If you’re like me, deciding amongst the competing voices comes down to three things when giving.

1. The first thing I look at is whether the charity is focused on problems I think need solving. For example, if I’m motivated to bring clean water to the poorest people in Africa (or Latin America or Asia), I’m going to be giving to that particular cause, regardless of how many cute pictures I get of needy dogs at the local animal shelter.

At this time of year, Food for the Hungry (FH) helps its donors understand the breadth of projects that we’re engaged in. They hope that there’s something in that list that each donor might find attractive. That’s the reason they have a catalog and appeals for various causes. But more than informing you, they hope they inspire you.

2. The second thing I consider is the charity’s values. It’s possible to do the right things for the wrong reasons or in the wrong way.

A charity might have a good program, but without sharing my values, it won’t count for much. So if I have a choice between a secular charity and a Christian one working on a similar problem, I always go for the one that shares my religious commitment. I think the Christian organization will more completely share the spirit of why I gave, hopefully with a witness to Christ–the Hope who inspires us all.

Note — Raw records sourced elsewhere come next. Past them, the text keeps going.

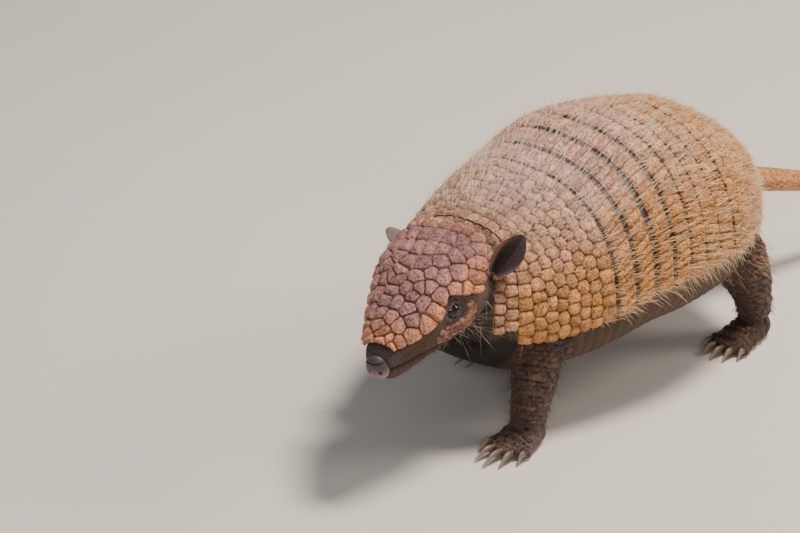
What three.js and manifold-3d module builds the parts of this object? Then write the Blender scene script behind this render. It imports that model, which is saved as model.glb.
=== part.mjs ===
// Six-banded armadillo, life size, walking. Millimetres, +Z up, head towards -Y, its left side at +X.
// The body stands on z = 0. The armour is a set of thick plates over one body shape, the flesh is
// parted into head, neck, trunk, legs and tail, and neighbours keep a gap of 0.3 mm.

import * as THREE from 'three';
import { mergeVertices } from 'three/addons/utils/BufferGeometryUtils.js';
import Module from 'manifold-3d';

const wasm = await Module();
wasm.setup();

// ---- driving dimensions ------------------------------------------------------------------------

const GAP = 0.3;
const CENTRE = new THREE.Vector3(0.7, 59.7, 0);  // middle of the footprint, moved to the origin

// Cross sections of the armour, from the nape to the rump:
// [distance along the body, half width, rise of the crest over the margin, height of the margin]
const ARMOUR = [
  [-145, 51, 62, 89],
  [-100, 76, 81, 83],
  [-40, 93, 96, 88],
  [30, 103, 101, 101.5],
  [100, 91, 94, 101.5],
  [140, 69, 74, 101],
  [165, 43, 45, 102.5],
  [176, 17, 7, 101.5],
];
const ROUNDNESS = 2.46;          // exponent of the section, 2 is an ellipse
const BODY_BEND = 0.00067;       // sideways bow of the spine, per millimetre
const PLATE = 2.8;               // thickness of the armour

const SHOULDER_EDGE = -40;       // rear edge of the shoulder shield
const BAND_PITCH = 19.6;
const BAND_COUNT = 7;
const BAND_LEAN = 3.5;           // how far the crest of each rear joint stands forward
const BAND_JOINT = 1.8;          // open joint between two bands
const BAND_DIP = 0.9;            // depth of a band's front edge under the edge before it
const NAPE_EDGE = -127;          // front edge of the shoulder shield at its margin
const NAPE_ARCH = 20;            // how far that edge lies back at the crest
const NUCHAL_LENGTH = 19;
const RUMP_EDGE = 171;

// Belly depth under the armour's margin: [distance along the body, depth]
const BELLY = [
  [-146, 12],
  [-130, 28],
  [-90, 42],
  [-30, 50],
  [40, 54],
  [100, 50],
  [140, 38],
  [171, 14],
];
const MARGIN_FLARE = 4.5;        // free lip of the armour outside the flank
const UNDER_PLATES = 1.6;        // room between the plates' inner facets and the flesh

// Head sections in the head's own frame:
// [distance ahead of the crown's edge, half width, top, level of the widest part, underside]
const HEAD = [
  [-20, 28, -4, -30, -56],
  [0, 38, 0, -27, -61],
  [25, 39.5, 0.5, -28, -63],
  [52, 33, -4.5, -28, -62],
  [75, 24.5, -12.5, -31, -61],
  [95, 17, -21, -36, -59],
  [108, 13, -27, -40, -56],
  [113, 10, -31, -42, -53],
];
const HEAD_ROUND_TOP = 2.35;
const HEAD_ROUND_JAW = 3.1;
const HEAD_PLACE = new THREE.Vector3(23.3, -147, 173);
const HEAD_TURN = THREE.MathUtils.degToRad(18.3);
const HEAD_NOD = THREE.MathUtils.degToRad(14.2);
const HEAD_TILT = THREE.MathUtils.degToRad(3.8);
const SHIELD_SEAT = 0.9;         // room between the head shield's inner facets and the head
const SHIELD_PLATE = 2.2;        // thickness of the head shield
const EYE = { ahead: 52, out: 28.6, up: -28, radius: 6.2 };
const NOSE = { ahead: 113, up: -41.5, radii: [6, 10, 11] };
const EAR = { ahead: 2, out: 37, up: -29, length: 33, width: 13, cup: 6, wall: 2 };
const EAR_RISE = {               // direction from root to tip, in the head's own frame
  left: [-0.53, 0.5, 0.69],
  right: [-0.55, -0.78, 0.26],
};

const TAIL_NOTCH = 0.8;          // room for the tail in the rump's edge
const TAIL = [
  { at: [2, 150, 110], wide: 13, deep: 12.5 },
  { at: [2, 176, 107], wide: 12.5, deep: 12 },
  { at: [3, 219, 97], wide: 10.5, deep: 10 },
  { at: [4, 269, 81], wide: 8.8, deep: 8.4 },
  { at: [8, 320, 66], wide: 6.6, deep: 6.2 },
  { at: [14, 366, 58], wide: 3.6, deep: 3.4 },
];

// Legs, hip or shoulder first. Feet: wrist or ankle, and the heading of the toes.
const LEGS = {
  foreleg_left: [
    { at: [55, -74, 96], wide: 17, deep: 22 },
    { at: [63, -88, 66], wide: 18, deep: 21 },
    { at: [69, -98, 42], wide: 15.5, deep: 17 },
    { at: [72, -106, 18], wide: 12.5, deep: 13.5 },
  ],
  foreleg_right: [
    { at: [-38, -74, 96], wide: 17, deep: 22 },
    { at: [-46, -56, 66], wide: 17, deep: 21 },
    { at: [-49, -34, 42], wide: 15, deep: 17 },
    { at: [-50, -15, 18], wide: 12.5, deep: 13.5 },
  ],
  hindleg_left: [
    { at: [50, 112, 104], wide: 20, deep: 27 },
    { at: [59, 134, 74], wide: 20, deep: 25 },
    { at: [64, 146, 46], wide: 16, deep: 18 },
    { at: [66, 150, 20], wide: 12, deep: 13 },
  ],
  hindleg_right: [
    { at: [-46, 96, 104], wide: 20, deep: 27 },
    { at: [-57, 86, 74], wide: 20, deep: 25 },
    { at: [-60, 88, 46], wide: 16, deep: 18 },
    { at: [-61, 92, 20], wide: 12, deep: 13 },
  ],
};

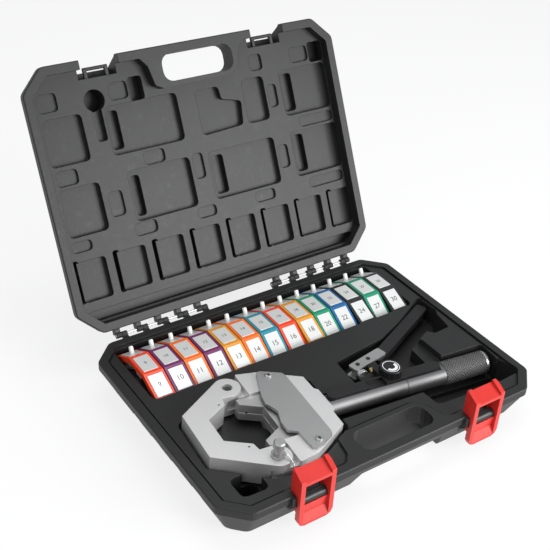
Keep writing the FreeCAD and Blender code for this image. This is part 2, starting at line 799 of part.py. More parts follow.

3. The last thing–but not least–I consider is trust. After I make my gift, my control ends. Will the organization follow through on its promises? Will my money be kept safe? Will the organization act responsibly toward my intended recipients, people like me, made in the image of God?

Based on those three principles, sorting the mail or e-mail isn’t so hard. I depend on charities to be instruments of my heart. When I can trust them to do the right thing for the right reasons, it’s easy to give my money away and partner in doing good works, just like Christ commanded.